When Roy Schmidt switched parties it certainly stirred up a small tempest.

First, of course, was the obvious disarray that it left the local Democratic Party. The loss of an elected official was bad enough, to lose at the last possible minute, to lose with an obvious dummy candidate in place taking the role of a legitimate Democrat — well, that’s the stuff of grudges. There ought to be a law the feeling went, except — only there wasn’t.

Then came the report from Kent County Prosecuting Attorney, William Forsyth, and the small tempest became a major media storm. While the report could find no violations of the law, it nonetheless offered a damning view of the circumstances leading up to the switch, including the negotiations between the representative and Speaker of the House, Rep. Jase Bolger.  Forsyth’s own view was that of outrage. Although he could not prosecute, he was explicit on the violation of integrity.

“Incredibly, while it would be illegal to pay a boxer to take a “dive” or a basketball player to “point-shave”, it is not currently a crime in Michigan to recruit someone to run for public office, place them on the ballot at the “eleventh hour” and essentially pay them to make no effort to win.”

The extensive media attention by MLive and broadcast media have taken Forsyth’s words and made them a virtual campaign in themselves. The Democratic campaign from Winnie Brinks no longer needs to generate outrage, the report provides all the quotes one could use. Tactically this is a great advantage. Yet for all the outrage, is it enough?

Understandably, the sharp words from the Prosecuting Attorney give a morale boost to Democrats, but is it enough to shape the election? Here the actual make up of the redesigned district comes into play. There is no question that the district was restructured to give maximum voice to the GOP in the outer neighborhoods of the city. In the 76th the base leans slightly to the right (2004, .54 R; 2008, .45 R; 2010, .55 R), so depending on how strong the Republican base is motivated, the district becomes more or less difficult. As can be seen, much depends on the scale of turnout the Dems can generate.

To translate this: Roy Schmidt’s future rests with the casual, “persuadable” voter. If the GOP is sufficiently motivated, it may be enough. This is the real impact of the media storm. Yes the Dems can take direct heart, but the real damage is with Schmidt’s image among those who pay casual attention.  We already the see the damage in the jumping in of Bing Goei as a write candidate for Republicans. Like Brinks, he’s another CRC product and reflects the general disgust in the SE side.
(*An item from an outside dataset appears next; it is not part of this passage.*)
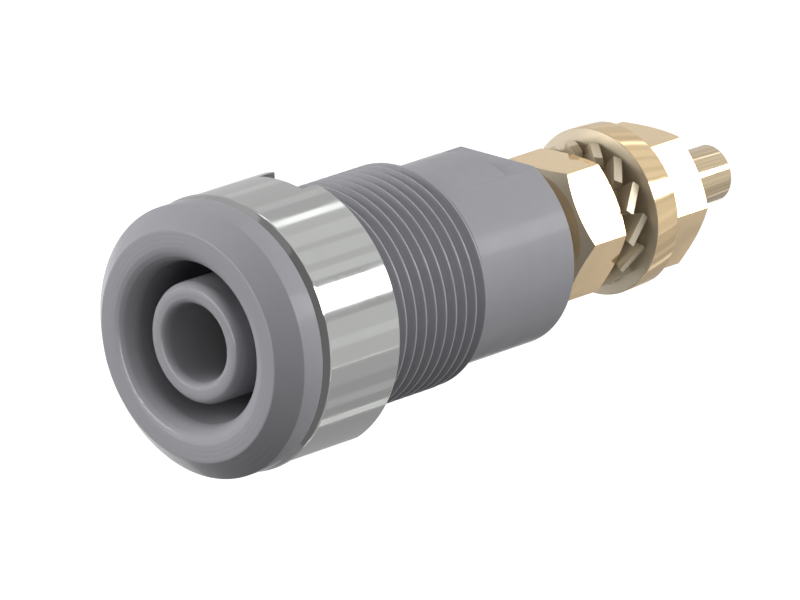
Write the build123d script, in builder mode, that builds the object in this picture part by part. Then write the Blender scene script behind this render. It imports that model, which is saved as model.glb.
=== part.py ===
from build123d import *
import os
from math import cos, pi, radians, sin, sqrt, tan

# Panel socket for a 4 mm safety plug: a moulded housing that goes through a round panel hole from the
# front, a slotted ring nut that clamps it there, and a turned contact whose threaded stud takes a cable
# lug between a nut, a toothed washer, a flat washer and a second nut.
# The socket's axis is Y. The plug comes in from -Y, the cable is behind at +Y, and +Z is up.
# The origin is on the axis, in the seat of the flange on the panel.

# Panel thread, M12 x 0.75, and the plain barrel behind it
thread_radius = 6.0
thread_length = 13.8
thread_ring_spacing = 1.1
thread_ring_depth = 0.4
thread_run_out = 1.4
thread_chamfer = 0.4
barrel_step = 0.6
barrel_length = 7.0
flats_across = 9.25
flats_length = 2.2

# Slotted ring nut
ring_nut_wall = 1.2
ring_nut_length = 5.5
ring_nut_gap = 0.1
ring_nut_front_chamfer = 0.3
ring_nut_rear_chamfer = 0.12
ring_nut_slot_width = 3.0
ring_nut_slot_depth = 1.2

# Flange: a little smaller than the ring nut, with a wide bevel round its flat face
flange_step = 0.1
flange_length = 2.45
cone_width = 1.1
cone_length = 1.35

# Ring-shaped recess for the plug's shroud
recess_radius = 4.25
recess_depth = 19.0
recess_lip_round = 1.05
recess_lip_flats = 3

# Insulating sleeve in the middle of the recess, one moulding with the flange
sleeve_radius = 3.2
sleeve_set_back = 0.5
sleeve_mouth_radius = 2.05
sleeve_mouth_length = 4.6
sleeve_mouth_lead_in = 0.4
sleeve_rim_round = 0.5
sleeve_rim_flats = 2

# Turned contact
contact_bore_radius = 2.03
contact_bore_length = 17.2
contact_tube_wall = 0.57
contact_front_gap = 0.1
collar_radius = 3.1
collar_seat_web = 1.25
shank_radius = 2.45
shank_length = 2.75
stud_radius = 2.0
stud_past_nut = 0.6
tip_radius = 1.55
tip_length = 3.4
tip_chamfer = 0.2
drill_point_angle = 118.0

# M4 hexagon nuts
nut_across_flats = 7.0
nut_height = 3.2
nut_face_radius = 3.33
nut_chamfer_angle = 30.0

# Toothed lock washer
washer_ring_width = 0.7
tooth_count = 14
tooth_thickness = 0.5
tooth_length = 0.98
tooth_root_gap = 0.13
tooth_tip_gap = 0.06
tooth_root_thinning = 0.01
tooth_twist = 40.0

# Flat washer
washer_radius = 4.5
washer_thickness = 1.7
washer_edge = 0.15

# Clearances
housing_clearance = 0.03
thread_clearance = 0.05
washer_clearance = 0.15
tooth_play = 0.02

# Radii worked out from the sizes above
barrel_radius = thread_radius - barrel_step
ring_nut_bore = thread_radius + thread_clearance
ring_nut_radius = ring_nut_bore + ring_nut_wall
flange_radius = ring_nut_radius - flange_step
contact_tube_radius = contact_bore_radius + contact_tube_wall
washer_bore_radius = stud_radius + washer_clearance
tooth_root_radius = washer_bore_radius + washer_ring_width
tooth_tip_radius = tooth_root_radius + tooth_length

# Stations along the axis, from front to back
face_y = -flange_length
sleeve_rim_y = face_y + sleeve_set_back
sleeve_mouth_end_y = sleeve_rim_y + sleeve_mouth_length
contact_front_y = sleeve_mouth_end_y + contact_front_gap
contact_bore_end_y = contact_front_y + contact_bore_length
ring_nut_rear_y = ring_nut_gap + ring_nut_length
thread_end_y = thread_length
recess_floor_y = face_y + recess_depth
collar_seat_y = recess_floor_y + collar_seat_web
housing_end_y = thread_end_y + barrel_length
shank_end_y = housing_end_y + shank_length
thread_crest_end_y = thread_end_y - thread_chamfer


def across_axis(y):
    """The plane square to the axis at this station, with X to the right and its normal along +Y."""
    return Plane(origin=(0, y, 0), x_dir=(1, 0, 0), z_dir=(0, 1, 0))


def spin(*corners):
    """Spins a closed outline about the axis. Each corner is (radius, y)."""
    with BuildSketch(Plane.XY) as outline:
        with BuildLine():
            Polyline(*corners, close=True)
        make_face()
    revolve(outline.sketch, axis=Axis.Y)


def quarter_turn(flats):
    """The angles that share a quarter turn out evenly."""
    return [pi / 2 * step / flats for step in range(flats + 1)]


# The two round edges at the front, each in a few flats, drawn from the inside outward
sleeve_rim = [
    (sleeve_radius - sleeve_rim_round * (1 - sin(turn)), sleeve_rim_y + sleeve_rim_round * (1 - cos(turn)))
    for turn in quarter_turn(sleeve_rim_flats)
]
recess_lip = [
    (recess_radius + recess_lip_round * (1 - cos(turn)), face_y + recess_lip_round * (1 - sin(turn)))
    for turn in quarter_turn(recess_lip_flats)
]

# The panel thread's relief, as plain rings that stand a little further apart than its turns of 0.75 mm
ring_count = int((thread_crest_end_y - thread_run_out) / thread_ring_spacing)
first_crest_y = thread_crest_end_y - ring_count * thread_ring_spacing
thread_relief = []
for ring in range(ring_count):
    crest_y = first_crest_y + ring * thread_ring_spacing
    thread_relief.append((thread_radius, crest_y))
    thread_relief.append((thread_radius - thread_ring_depth, crest_y + thread_ring_spacing / 2))

# Housing: flange, shroud recess, sleeve, threaded neck and barrel are one moulding
with BuildPart() as housing:
    spin(
        (sleeve_mouth_radius, sleeve_rim_y + sleeve_mouth_lead_in),
        (sleeve_mouth_radius + sleeve_mouth_lead_in, sleeve_rim_y),
        *sleeve_rim,
        (sleeve_radius, recess_floor_y),
        (recess_radius, recess_floor_y),
        *recess_lip,
        (flange_radius - cone_width, face_y),
        (flange_radius, face_y + cone_length),
        (flange_radius, 0),
        (thread_radius, 0),
        *thread_relief,
        (thread_radius, thread_crest_end_y),
        (thread_radius - thread_chamfer, thread_end_y),
        (barrel_radius, thread_end_y),
        (barrel_radius, housing_end_y),
        (collar_radius + housing_clearance, housing_end_y),
        (collar_radius + housing_clearance, collar_seat_y),
        (contact_tube_radius + housing_clearance, collar_seat_y),
        (contact_tube_radius + housing_clearance, sleeve_mouth_end_y),
        (sleeve_mouth_radius, sleeve_mouth_end_y),
    )
    # two spanner flats at the rear end, above and below
    with BuildSketch(across_axis(housing_end_y - flats_length)):
        with Locations((0, flats_across / 2 + barrel_radius / 2), (0, -flats_across / 2 - barrel_radius / 2)):
            Rectangle(2 * barrel_radius, barrel_radius)
    extrude(amount=flats_length, mode=Mode.SUBTRACT)
housing.part.label = "housing"

# Ring nut on the panel thread, with two driver slots across its rear face
with BuildPart() as ring_nut:
    spin(
        (ring_nut_bore, ring_nut_gap),
        (ring_nut_radius - ring_nut_front_chamfer, ring_nut_gap),
        (ring_nut_radius, ring_nut_gap + ring_nut_front_chamfer),
        (ring_nut_radius, ring_nut_rear_y - ring_nut_rear_chamfer),
        (ring_nut_radius - ring_nut_rear_chamfer, ring_nut_rear_y),
        (ring_nut_bore, ring_nut_rear_y),
    )
    with BuildSketch(across_axis(ring_nut_rear_y - ring_nut_slot_depth)):
        Rectangle(ring_nut_slot_width, 2 * ring_nut_radius)
    extrude(amount=ring_nut_slot_depth, mode=Mode.SUBTRACT)
ring_nut.part.label = "ring_nut"


def hexagon_nut(front_y, label):
    """An M4 nut chamfered on both faces, with corners to the left and right."""
    corner_radius = nut_across_flats / sqrt(3)
    chamfer_length = (corner_radius - nut_face_radius) * tan(radians(nut_chamfer_angle))
    rear_y = front_y + nut_height
    bore = stud_radius + thread_clearance
    with BuildPart() as nut:
        spin(
            (bore, front_y),
            (nut_face_radius, front_y),
            (corner_radius, front_y + chamfer_length),
            (corner_radius, rear_y - chamfer_length),
            (nut_face_radius, rear_y),
            (bore, rear_y),
        )
        with BuildSketch(across_axis(front_y)):
            RegularPolygon(nut_across_flats / 2, 6, major_radius=False)
        extrude(amount=nut_height, mode=Mode.INTERSECT)
    nut.part.label = label
    return nut


# The inner nut is tight against the contact's shank
inner_nut = hexagon_nut(shank_end_y, "inner_nut")
inner_nut_rear_y = shank_end_y + nut_height

# Lock washer: a flat ring with blades round it, each twisted about its own radius
twist = radians(tooth_twist)
blade_root_radius = (washer_bore_radius + tooth_root_radius) / 2
blade_root_width = 2 * pi * blade_root_radius / tooth_count - tooth_root_gap
blade_tip_spread = 2 * pi * tooth_tip_radius / tooth_count - tooth_tip_gap
blade_tip_width = (blade_tip_spread - tooth_thickness * sin(twist)) / cos(twist)
tooth_height = blade_tip_width * sin(twist) + tooth_thickness * cos(twist)
lock_washer_y = inner_nut_rear_y + tooth_play + tooth_height / 2
with BuildPart() as lock_washer:
    with BuildSketch(across_axis(lock_washer_y - tooth_thickness / 2)):
        Circle(tooth_root_radius)
        Circle(washer_bore_radius, mode=Mode.SUBTRACT)
    extrude(amount=tooth_thickness)
    for blade in range(tooth_count):
        angle = 2 * pi * (blade + 0.5) / tooth_count
        outward = Vector(sin(angle), 0, cos(angle))
        blade_middle = Plane(origin=(0, lock_washer_y, 0), x_dir=(0, 1, 0), z_dir=outward)
        with BuildSketch(blade_middle.offset(blade_root_radius)):
            Rectangle(tooth_thickness - 2 * tooth_root_thinning, blade_root_width)
        with BuildSketch(blade_middle.offset(tooth_tip_radius)):
            Rectangle(tooth_thickness, blade_tip_width, rotation=-tooth_twist)
        loft()
lock_washer.part.label = "lock_washer"

# Flat washer under the outer nut
flat_washer_y = lock_washer_y + tooth_height / 2 + tooth_play
flat_washer_rear_y = flat_washer_y + washer_thickness
with BuildPart() as flat_washer:
    spin(
        (washer_bore_radius, flat_washer_y),
        (washer_radius, flat_washer_y),
        (washer_radius, flat_washer_rear_y - washer_edge),
        (washer_radius - washer_edge, flat_washer_rear_y),
        (washer_bore_radius, flat_washer_rear_y),
    )
flat_washer.part.label = "flat_washer"

outer_nut = hexagon_nut(flat_washer_rear_y, "outer_nut")

# Contact: plug bore, collar in the housing, shank behind it and threaded stud turned from one bar
stud_thread_end_y = flat_washer_rear_y + nut_height + stud_past_nut
tip_start_y = stud_thread_end_y + stud_radius - tip_radius
stud_end_y = tip_start_y + tip_length
drill_point_length = contact_bore_radius / tan(radians(drill_point_angle / 2))
with BuildPart() as contact:
    spin(
        (contact_bore_radius, contact_front_y),
        (contact_tube_radius, contact_front_y),
        (contact_tube_radius, collar_seat_y),
        (collar_radius, collar_seat_y),
        (collar_radius, housing_end_y),
        (shank_radius, housing_end_y),
        (shank_radius, shank_end_y),
        (stud_radius, shank_end_y),
        (stud_radius, stud_thread_end_y),
        (tip_radius, tip_start_y),
        (tip_radius, stud_end_y - tip_chamfer),
        (tip_radius - tip_chamfer, stud_end_y),
        (0, stud_end_y),
        (0, contact_bore_end_y + drill_point_length),
        (contact_bore_radius, contact_bore_end_y),
    )
contact.part.label = "contact"

os.makedirs("parts", exist_ok=True)
for piece in (housing, ring_nut, contact, inner_nut, lock_washer, flat_washer, outer_nut):
    export_step(piece.part, f"parts/{piece.part.label}.step")
    box = piece.part.bounding_box()
    print(f"{piece.part.label}: from y {box.min.Y:.2f} to {box.max.Y:.2f}, {box.size.X:.2f} mm across")
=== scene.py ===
import bpy
import bmesh
from math import cos, hypot, pi, radians, sin, sqrt, tan
from mathutils import Matrix, Quaternion, Vector


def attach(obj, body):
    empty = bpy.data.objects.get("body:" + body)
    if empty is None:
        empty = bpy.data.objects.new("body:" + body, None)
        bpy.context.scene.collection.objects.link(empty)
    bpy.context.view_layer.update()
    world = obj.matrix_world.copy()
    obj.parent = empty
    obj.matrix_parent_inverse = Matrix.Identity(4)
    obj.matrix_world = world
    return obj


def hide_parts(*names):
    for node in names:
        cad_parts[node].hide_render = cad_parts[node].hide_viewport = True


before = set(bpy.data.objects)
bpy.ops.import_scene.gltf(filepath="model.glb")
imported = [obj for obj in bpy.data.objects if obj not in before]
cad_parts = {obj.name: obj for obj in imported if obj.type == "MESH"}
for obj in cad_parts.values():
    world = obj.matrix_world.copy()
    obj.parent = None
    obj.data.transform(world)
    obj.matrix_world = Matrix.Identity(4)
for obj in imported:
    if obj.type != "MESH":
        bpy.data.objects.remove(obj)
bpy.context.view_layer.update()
print("frame loaded:", len(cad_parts), "nodes")

# All sizes in the dictionaries are in mm, the scene is in metres
# The socket's axis is Y, the plug side is -Y, and y = 0 is the flange's seat on the panel
mm = 0.001
ringSides = 192       # facets round each turned piece
weld = 0.0005         # points nearer to each other than this become one
fineWeld = 0.0002     # the same for a finished piece
over = 1              # how far a cutting block stands out of what it cuts


# Small helpers for working in edit mode

def onlyThis(piece):
    bpy.ops.object.select_all(action="DESELECT")
    piece.select_set(True)
    bpy.context.view_layer.objects.active = piece


def openPiece(piece):
    onlyThis(piece)
    bpy.ops.object.mode_set(mode="EDIT")


def closePiece():
    bpy.ops.object.mode_set(mode="OBJECT")


def namePiece(name):
    piece = bpy.context.object
    piece.name = name
    piece.data.name = name
    return piece


def selectRing(piece, radius, y, reach=0.004):     # the edges that lie on one circle round the axis
    bpy.ops.mesh.select_mode(type="EDGE")
    bpy.ops.mesh.select_all(action="DESELECT")
    mesh = bmesh.from_edit_mesh(piece.data)
    for edge in mesh.edges:
        edge.select = all(
            abs(v.co.y - y * mm) < reach * mm and abs(hypot(v.co.x, v.co.z) - radius * mm) < reach * mm
            for v in edge.verts)
    bmesh.update_edit_mesh(piece.data)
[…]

For Schmidt to lose the SE side would put his campaign in jeopardy, even assuming a base vote like that of 2004. To win, he will need a partisan race like that of 2004, and not only that, he must also present the case that he is in line with the top of the ticket. That however, can only further erode his standing among the casual and persuadable voters. What he needs to do, is find some strategy to clean up after this storm. There are several available, more on that later.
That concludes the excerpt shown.